Moments later he was headed for the top of the mountain and the first house on the plateau that had a telephone. He called the Park Service at Bandy Creek. Chris Malanka, chief ranger, wilderness rescue instructor and veteran of many area emergencies, took charge as rescue coordinator and participant. In minutes he had a formidable group from the park service and the local Inter-Agency Rescue Team headed for the isolated river bank where Danny and his charges waited, Diane in pain and mild shock, her husband and son in trembling cold.

The rescue team response was rapid, just less than one and one-half hours from the time Wheeley notified the Park Service until the rescuers reached the beleaguered group. They came into the rugged remote area, its trails muddled by recent and current rain, in four-wheeled-drive transportation, including ATVs, and on foot. From river right they sighted the hapless, shivering group on river left, to which there was no feasible land approach. As the rescue team set up for getting a rope across the river, a Park Service raft brought in upstream over an old mining road lumbered into view. Meanwhile, Danny and some other boaters, including fishermen, who had come upon the stranded whitewater runners had made a fire, boiled water for coffee, turned the canoe upside down and draped it with a tarp as a family shelter from the rain and cold. Ranger Malanka's team, now numbering 10, including Wheeley, who had hiked upstream from Station Camp, got Diane into a traction splint, treated her for shock and incipient hypothermia, loaded her on a litter and paddled the raft to river right. >From the raft Diane's stretcher was attached to the frame of a one-wheeled rugged terrain rescue apparatus, which with three persons on each side to balance and push, made the laborious trip to he top of the mountain.

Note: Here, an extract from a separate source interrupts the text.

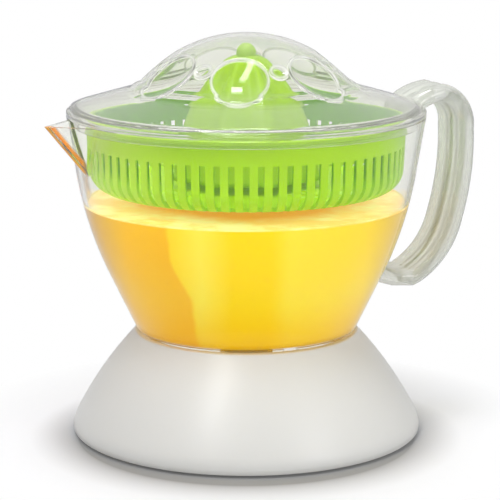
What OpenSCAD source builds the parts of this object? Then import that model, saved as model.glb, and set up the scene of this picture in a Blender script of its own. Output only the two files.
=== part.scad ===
// Motorised citrus press: a white base with a geared motor, a clear jug with a spout and a ribbed
// handle, a slotted strainer, a two-part reamer and a clear domed lid.
// Origin on the reamer's axis at the plane the feet stand on. Handle on +X, spout on -X.

/* [Base] */
// Radius of the housing at its lower edge
base_r = 80; // [76:0.5:86]
// Height of the upright lip at the lower edge
base_lip_h = 3.6; // [3:0.2:5]
// Gap between the surface that the feet stand on and the housing's edge
ground_gap = 1.2; // [1:0.1:1.8]
// Outer radius of the ledge that carries the jug
ledge_r = 51.4; // [50.6:0.1:52.6]
// Height of the ledge
ledge_z = 47.2; // [46.6:0.1:48.5]
// Depth of the round seat inside the ledge
seat_depth = 6.2; // [5.6:0.1:6.8]
// Bulge radius of the housing's side
base_side_r = 165; // [140:5:240]
// Wall thickness of the housing
base_wall = 2.4; // [2:0.1:3]
// Thickness of the base plate
plate_t = 2.4; // [2:0.1:3]
// Radius of a rubber foot
foot_r = 7; // [5:0.5:8]
// Distance of the feet's centres from the housing's edge
foot_inset = 16; // [14:0.5:20]
// Radius of the mains lead that the gland would hold
lead_r = 3.3; // [3:0.1:3.6]

/* [Drive] */
// Radius of the drive shaft
shaft_r = 4; // [3.6:0.1:4.4]
// Travel of the shaft when the reamer is pressed
press_travel = 3; // [2:0.2:3.4]
// Height of the underside of the gear plate
gear_plate_z = 22; // [21.6:0.1:22.6]
// Thickness of the gear plate
gear_plate_t = 2.4; // [2:0.1:2.6]
// Tooth module of the first gear stage
mod_1 = 0.6; // [0.58:0.01:0.62]
// Tooth module of the second gear stage
mod_2 = 0.8; // [0.78:0.01:0.82]
// Teeth of the rotor pinion
rotor_teeth = 10; // [10:1:11]
// Teeth of the large wheel of the intermediate gear
wheel_teeth = 60; // [58:1:62]
// Teeth of the small wheel of the intermediate gear
small_teeth = 12; // [12:1:13]
// Teeth of the output gear
output_teeth = 60; // [58:1:61]
// Bearing of the intermediate gear from the drive axis, in degrees
idler_turn = 90; // [88:0.5:92]
// Bearing of the rotor from the intermediate gear, in degrees
rotor_turn = -5; // [-8:1:-2]
// Thickness of the laminated stator
core_t = 14; // [12:0.5:14]
// Radius of the magnet rotor
rotor_r = 9; // [8:0.5:9.5]

/* [Jug] */
// Radius of the jug at its lower edge
jug_bottom_r = 50.6; // [50:0.1:51.4]
// Radius where the straight lower flare ends
flare_r = 63.9; // [62.5:0.1:65]
// Height where the straight lower flare ends
flare_z = 76.8; // [74:0.2:79]
// Overhang of the rim beyond the shoulder
rim_flare = 3.6; // [3:0.1:4.4]
// Height of the shoulder
shoulder_z = 123.6; // [121:0.2:126]
// Radius of the rim
rim_r = 81; // [80.6:0.1:82]
// Height of the rim
rim_z = 146; // [145.4:0.1:147]
// Wall thickness of the jug
jug_wall = 2; // [1.6:0.1:2.4]
// Overhang of the spout's tip beyond the rim
spout_overhang = 15.4; // [11:0.2:19]
// Half-width of the spout at the rim
spout_half_w = 16; // [13:0.5:19]
// Height where the spout's keel meets the wall
spout_root_z = 123; // [119:0.5:127]
// Outer radius of the chimney round the shaft
chimney_r = 9; // [8.6:0.1:9.4]
// Height of the top of the chimney
chimney_top_z = 117; // [116:0.2:117.6]

/* [Handle] */
// Width of the handle band
handle_w = 27; // [24:0.5:30]
// Thickness of the handle band over its ribs
handle_t = 8; // [7:0.2:9]
// Depth of the flutes between the ribs
flute_depth = 1.1; // [0.6:0.1:1.6]
// Number of ribs across the band
rib_count = 5; // [4:1:6]
// Distance from the rim to the middle of the grip
grip_reach = 29; // [27:0.5:32]
// Rise of the handle's crest above the rim
crest_rise = 5.6; // [4:0.2:7]

/* [Strainer] */
// Step from the jug's rim in to the strainer's rim
strainer_inset = 8.8; // [8:0.1:10]
// Height of the strainer's rim
strainer_top_z = 144.6; // [143.6:0.1:145]
// Height of the underside of the strainer
strainer_bottom_z = 112.6; // [112.2:0.1:113]
// Radius of the rounded lower corner
strainer_corner_r = 10; // [8:0.5:12]
// Wall thickness of the strainer
strainer_wall = 1.7; // [1.5:0.1:2]
// Number of slots
slot_count = 72; // [60:4:76]
// Width of a slot
slot_w = 2.6; // [2:0.1:3]
// Height of the top of the slots
slot_top_z = 133.8; // [131:0.2:136]

/* [Reamer] */
// Radius over the ribs at the large cone's lower edge
cone_r = 35; // [33:0.5:36]
// Height of the large cone's lower edge
cone_bottom_z = 118; // [117.8:0.1:119]
// Height of the large cone's crown
cone_top_z = 172.5; // [171.5:0.5:173.5]
// Depth of the hollows between the ribs
rib_depth = 3.4; // [2.6:0.2:4]
// Number of ribs
cone_ribs = 8; // [6:1:9]
// Bearing of the first rib from halfway between two ribs, in degrees
cone_turn = 20; // [0:1:44]
// Radius of the small cone's tip
nub_r = 4.5; // [4.2:0.1:4.8]
// Height of the small cone's tip over the large cone's crown
nub_rise = 5.5; // [4.5:0.1:5.8]
// Radius of the small cone at its lower edge
small_cone_r = 21; // [20:0.5:22]
// Radius of the large cone's bowed side
cone_bow_r = 80; // [76:1:90]
// Radius of the small cone's bowed side
small_bow_r = 110; // [105:1:130]

/* [Lid] */
// Height of the shoulder of the lid
lid_edge_z = 149.7; // [149.2:0.1:150.5]
// Radius of the foot of the dome
dome_foot_r = 51; // [50:0.2:52]
// Drop of the fillet at the dome's foot
dome_foot_drop = 2.6; // [2.2:0.1:3.2]
// Radius of the dome's sphere
dome_sphere_r = 63.1; // [62.6:0.1:64]
// Room between the small cone's tip and the top of the dome
dome_room = 4.7; // [4.2:0.1:6]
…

Once on the plateau the injured adventurer was transferred to a four-wheeled drive truck that was met by a Scott County four-wheeled drive ambulance, her final conveyance before reaching Scott County Hospital in Oneida, Tennessee, roughly four hours after rescue operations were initiated. Diane was treated and released. The family headed for home in the Sunshine State in their vacation van, as the rescuers returned to their more mundane chores, and Bob Wheeley paddled his shipwrecked canoe to the takeout. Reached by telephone a couple of days later in her home in placid Port Charlotte, Diane reported that she had suffered torn tendons, damaged right knee and many bruises but no break. What did she think of the rescue? "Wonderful!" Would the family return to Tennessee whitewater? "Of course we'll be back. We loved it." Meanwhile David and I reached our takeout at Yamacraw, Kentucky. How was out trip? Cold.